Although it is not the intent of the piece, a recent New York Times article highlights the problem...
Loneliness has been a growing health issue for years, but pandemic-related policies have fueled its growth. Other than the physical health effects of COVID-19 itself, mental health struggles like loneliness have been one of the biggest wellness concerns for employers in the last year. Social distancing measures have strained or deteriorated people’s relationships with friends and family, exacerbated pre-existing mental health conditions, and negatively impacted work performance and productivity.
An on-going survey by researchers at the University of Arizona in Tucson finds that those living under lockdown or strict social distancing policies are at a greater risk for loneliness, depression, and suicidal thoughts—and, the longer the pandemic continues, it is only getting worse. Beginning in April, about 1,000 adults each month have answered questions on loneliness and lockdown status. By September, almost 65% of those under lockdown reported feeling lonely, compared to 48% of those not under lockdown. These findings have held up regardless of age, gender, and job status.
Loneliness doesn’t just have mental and emotional health consequences; physical health suffers, too. William Killgore, director of the Social, Cognitive and Affective Neuroscience Lab where the study is being led, explains: "Loneliness has been associated with higher levels of anxiety, depression, perceived stress and suicide, as well as risk of heart disease, stroke, more frequent hospital visits and greater mortality from any cause… Some have suggested that high loneliness may be riskier to long-term physical health than obesity." These consequences add to healthcare costs, more sick days used and time off from work, and decreased productivity and performance—that’s on top of the loss in engagement and talent retention that employee loneliness creates.
Changes At Work, More Technology Impact Employee Mental Wellness
Prior to the pandemic, research by Cigna found that more than 60% of employees were lonely at work, including nearly 80% of Gen Z employees and 71% of millennials. Even then, employers may have struggled to see this as a serious health problem that impacts productivity. Unfortunately for employers that have now moved to remote and more physically-distanced work environments, the task of identifying employees struggling with these issues has only become more challenging. Management must be trained to notice subtle signs of loneliness such as withdrawing socially, communicating less, and losing interest in work tasks. The evidence suggests that there are bound to be employees at any company that are feeling lonely right now, and this is only going to get worse as long as pandemic-related restrictions continue. Companies can be proactive and focus on facilitating open communication, creating opportunities for connection through virtual chats and get-togethers, and celebrating work accomplishments and milestones (even small successes).

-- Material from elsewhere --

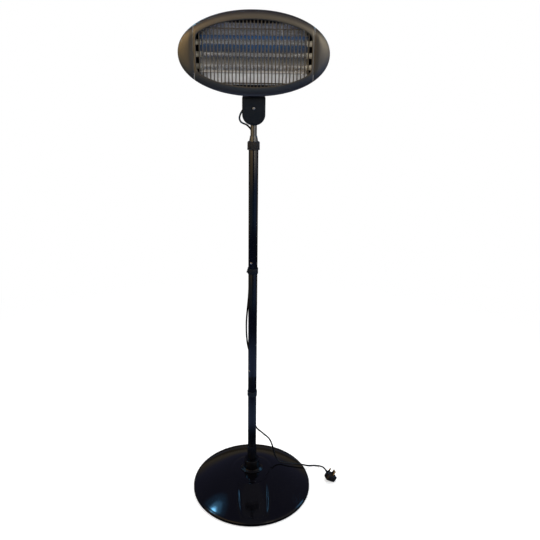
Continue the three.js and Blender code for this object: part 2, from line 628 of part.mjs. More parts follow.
// Channel on the housing's back, its two cheeks reaching down to the pivot.
function tiltBracket() {
  const pivotZ = PIVOT_Z - HEAD_Z;
  const web = HOUSING_BACK + GAP;
  const cheekShape = new THREE.Shape();
  cheekShape.moveTo(web, -22);
  cheekShape.lineTo(web, -86);
  cheekShape.lineTo(PIVOT_Y - KNUCKLE_RADIUS, pivotZ + 5);
  cheekShape.absarc(PIVOT_Y, pivotZ, KNUCKLE_RADIUS, 0.85 * Math.PI, 2.1 * Math.PI);
  cheekShape.lineTo(web + 12, -80);
  cheekShape.lineTo(web + 12, -22);
  const cheeks = [-1, 1].map((side) => {
    const inner = side * (KNUCKLE_HALF_WIDTH + 1);
    const outer = side * (KNUCKLE_HALF_WIDTH + 3.5);
    return plateYZ(cheekShape, Math.min(inner, outer), Math.max(inner, outer), 10);
  });
  const plate = box(-KNUCKLE_HALF_WIDTH - 3, KNUCKLE_HALF_WIDTH + 3, web, web + 2.5, -75, -22);
  return cut(join(plate, ...cheeks), rodX(PIVOT_BOLT_RADIUS + GAP, -60, 60, PIVOT_Y, pivotZ));
}

add(head, 'tilt_bracket', tiltBracket(), BLACK_STEEL());

// ---------- tilt knob ----------

function tiltKnob() {
  const shape = new THREE.Shape();
  const lobes = 6;
  const steps = 36;
  for (let i = 0; i < steps; i += 1) {
    const angle = (i * 2 * Math.PI) / steps;
    const radius = 9.6 + 1.2 * Math.cos(lobes * angle);
    const [y, z] = [PIVOT_Y + radius * Math.cos(angle), PIVOT_Z + radius * Math.sin(angle)];
    if (i === 0) shape.moveTo(y, z);
    else shape.lineTo(y, z);
  }
  shape.closePath();
  const grip = plateYZ(shape, 25, 41);
  const bore = rodX(PIVOT_BOLT_RADIUS + GAP, 15, 36.5, PIVOT_Y, PIVOT_Z);
  return cut(join(grip, rodX(8, 22.2, 26, PIVOT_Y, PIVOT_Z)), bore);
}

add(heater, 'tilt_knob', tiltKnob(), BLACK_PLASTIC());

// ---------- cord and plug ----------

const clipPoint = (angle, z) => {
  const radians = THREE.MathUtils.degToRad(angle);
  return [CLIP_REACH * Math.cos(radians), CLIP_REACH * Math.sin(radians), z];
};
const SPLIT_Z = 1462;            // where the loop under the box meets the fixed run
const [SPLIT_X, SPLIT_Y] = [-4, 27];

const CORD_LOOP = [
  [GLAND_X, GLAND_FOOT + GLAND_LENGTH + GAP, GLAND_Z], [GLAND_X, 58.6, GLAND_Z], [-30.1, 68.7, 1573],
  [-33, 77.2, 1566.3], [-39.3, 83.4, 1554.2], [-47.1, 81.7, 1540.4], [-50.2, 72.5, 1527.6],
  [-43.7, 57.6, 1516], [-21.5, 38.6, 1507], [-7.1, 29.8, 1490.7],
  [SPLIT_X, SPLIT_Y, SPLIT_Z + 6], [SPLIT_X, SPLIT_Y, SPLIT_Z],
];
const CORD_TOP = [
  [SPLIT_X, SPLIT_Y, SPLIT_Z - GAP], [SPLIT_X, SPLIT_Y, 1380], [-7, 24, 1120],
  clipPoint(UPPER_CLIP_ANGLE, UPPER_COLLAR_Z + COLLAR_HEIGHT + 30),
  clipPoint(UPPER_CLIP_ANGLE, UPPER_COLLAR_Z + COLLAR_HEIGHT / 2 + GAP / 2),
];
const CORD_MIDDLE = [
  clipPoint(UPPER_CLIP_ANGLE, UPPER_COLLAR_Z + COLLAR_HEIGHT / 2 - GAP / 2),
  clipPoint(UPPER_CLIP_ANGLE, UPPER_COLLAR_Z - 14),
  [-15.2, 18.9, 880], [-24.3, 19.2, 752], [-19.3, 20.3, 665], [-3, 22, 600], [10, 21.4, 550],
  clipPoint(LOWER_CLIP_ANGLE, LOWER_COLLAR_Z + COLLAR_HEIGHT + 18),
  clipPoint(LOWER_CLIP_ANGLE, LOWER_COLLAR_Z + COLLAR_HEIGHT / 2 + GAP / 2),
];
const CORD_FLOOR = [
  clipPoint(LOWER_CLIP_ANGLE, LOWER_COLLAR_Z + COLLAR_HEIGHT / 2 - GAP / 2),
  clipPoint(LOWER_CLIP_ANGLE, LOWER_COLLAR_Z - 20), [3.5, 23.4, 350], [17, 24, 274], [44, 27, 242],
  [72, 33.5, 209], [87, 40, 170], [100, 45, 114], [122, 43.5, 80.7], [164, 51, 65.3], [216, 76, 38.3],
  [246, 96, 15.8], [262, 107, 5.6], [277, 111, 3.6], [293, 107.5, 4.8], [308, 98, 9.6],
  [320.5, 79, 17], [330.5, 48.8, 20.9],
];

add(neck, 'cord_loop', tube(CORD_LOOP, CORD_RADIUS, 8, 20), RUBBER());
add(pole, 'cord_top', tube(CORD_TOP, CORD_RADIUS, 8, 18), RUBBER());
add(pole, 'cord_middle', tube(CORD_MIDDLE, CORD_RADIUS, 8, 30), RUBBER());
add(pole, 'cord_floor', tube(CORD_FLOOR, CORD_RADIUS, 8, 50), RUBBER());

// The plug lies on its rounded back, rolled to one side by the cord. It is drawn along its own +X,
// with its pins towards +Z.
const plug = new THREE.Group();
plug.position.set(324, 46, 10.1);
plug.rotation.set(THREE.MathUtils.degToRad(-33), 0, THREE.MathUtils.degToRad(-72), 'ZYX');
heater.add(plug);

function plugBody() {
  const corner = 9;
  const [farX, farY] = [PLUG_LENGTH - corner, PLUG_HALF_WIDTH - corner];
  const shape = outline([[11, 9], [11, -9], [19, -19], [26, 1 - PLUG_HALF_WIDTH]]);
  shape.absarc(farX, -farY, corner, -Math.PI / 2, 0);
  shape.absarc(farX, farY, corner, 0, Math.PI / 2);
  shape.lineTo(26, PLUG_HALF_WIDTH - 1);
  shape.lineTo(19, 19);
  const rounded = new THREE.ExtrudeGeometry(shape, {
    depth: PLUG_THICKNESS, bevelThickness: PLUG_BACK_ROUND, bevelSize: PLUG_BACK_ROUND,
    bevelOffset: -PLUG_BACK_ROUND, bevelSegments: 3, curveSegments: 5,
  }).translate(0, 0, PLUG_BACK_ROUND);
  const block = box(0, PLUG_LENGTH + 1, -PLUG_HALF_WIDTH - 1, PLUG_HALF_WIDTH + 1, 0, PLUG_THICKNESS);
  return join(common(rounded, block), rodX(5, GAP, 14, 0, PLUG_AXIS_Z, 16));
}

const PIN_FOOT = PLUG_THICKNESS + GAP;
const EARTH_X = 43;
const LINE_X = EARTH_X - PIN_PITCH;
add(plug, 'plug_body', plugBody(), BLACK_PLASTIC());
add(plug, 'plug_pin_earth', box(EARTH_X - 4, EARTH_X + 4, -2, 2, PIN_FOOT, PIN_FOOT + 22.7), BRASS());
for (const [name, y] of [['live', -PIN_PITCH / 2], ['neutral', PIN_PITCH / 2]]) {
  const pin = box(LINE_X - 2, LINE_X + 2, y - 3.2, y + 3.2, PIN_FOOT, PIN_FOOT + 17.7);
  add(plug, `plug_pin_${name}`, pin, BRASS());
}

export default heater;
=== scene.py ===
import math

import bmesh
import bpy
from mathutils import Matrix, Vector


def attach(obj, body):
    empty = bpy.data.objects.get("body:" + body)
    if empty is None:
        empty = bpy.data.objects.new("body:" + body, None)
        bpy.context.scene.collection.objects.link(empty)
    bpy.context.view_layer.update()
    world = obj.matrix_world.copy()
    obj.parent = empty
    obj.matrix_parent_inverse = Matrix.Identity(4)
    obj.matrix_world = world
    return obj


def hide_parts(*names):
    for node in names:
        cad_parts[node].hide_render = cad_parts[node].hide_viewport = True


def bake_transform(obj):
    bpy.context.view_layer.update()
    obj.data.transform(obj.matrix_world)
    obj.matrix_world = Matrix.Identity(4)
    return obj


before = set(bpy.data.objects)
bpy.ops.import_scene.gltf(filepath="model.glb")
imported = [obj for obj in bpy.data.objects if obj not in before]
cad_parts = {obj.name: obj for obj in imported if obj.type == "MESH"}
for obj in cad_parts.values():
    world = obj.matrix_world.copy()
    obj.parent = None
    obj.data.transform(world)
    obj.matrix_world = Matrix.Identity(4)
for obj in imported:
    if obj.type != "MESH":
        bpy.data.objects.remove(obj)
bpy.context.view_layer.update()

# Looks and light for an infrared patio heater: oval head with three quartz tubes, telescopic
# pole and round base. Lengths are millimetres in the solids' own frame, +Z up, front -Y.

MM = 0.001
SCENE = bpy.context.scene


# ---------- camera, floor and light ----------

LENS = 38.07
CAMERA_PLACE = (0, -1.9975, 1.7269)
CAMERA_YAW = 1.83
CAMERA_PITCH = 20.34
CAMERA_ROLL = 0.95


def linked(name, data):
    """A new object in the scene."""
    made = bpy.data.objects.new(name, data)
    SCENE.collection.objects.link(made)
    return made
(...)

Importantly, even when restrictions around social gatherings and interaction are loosened, the changes that have taken place in physical office spaces and movement towards virtual and remote communication may have a profound, lasting impact on employees’ mental and emotional well-being. Employers want to keep loneliness as a health and productivity issue in mind even beyond COVID-19 and should ask themselves: How often are employees interacting with coworkers? How much work is done virtually or at home? Are any new tools or technologies replacing opportunities for interactions with coworkers and teams? Simple changes in work environment or structure can have deep impacts on engagement, camaraderie, and employee well-being.
Additionally, as virtual communication is relied upon more and more for work tasks, these technologies may further blur the lines for work and personal life. Intruding on employees’ time outside of work can strain relationships with their family and friends, so employers will want to be mindful of honoring time off from work by restricting work communication after hours. By approaching the issue of employee loneliness as it relates to virtual and remote work, instead of just a pandemic-specific problem, employers will be prepared to keep employee wellness and productivity high.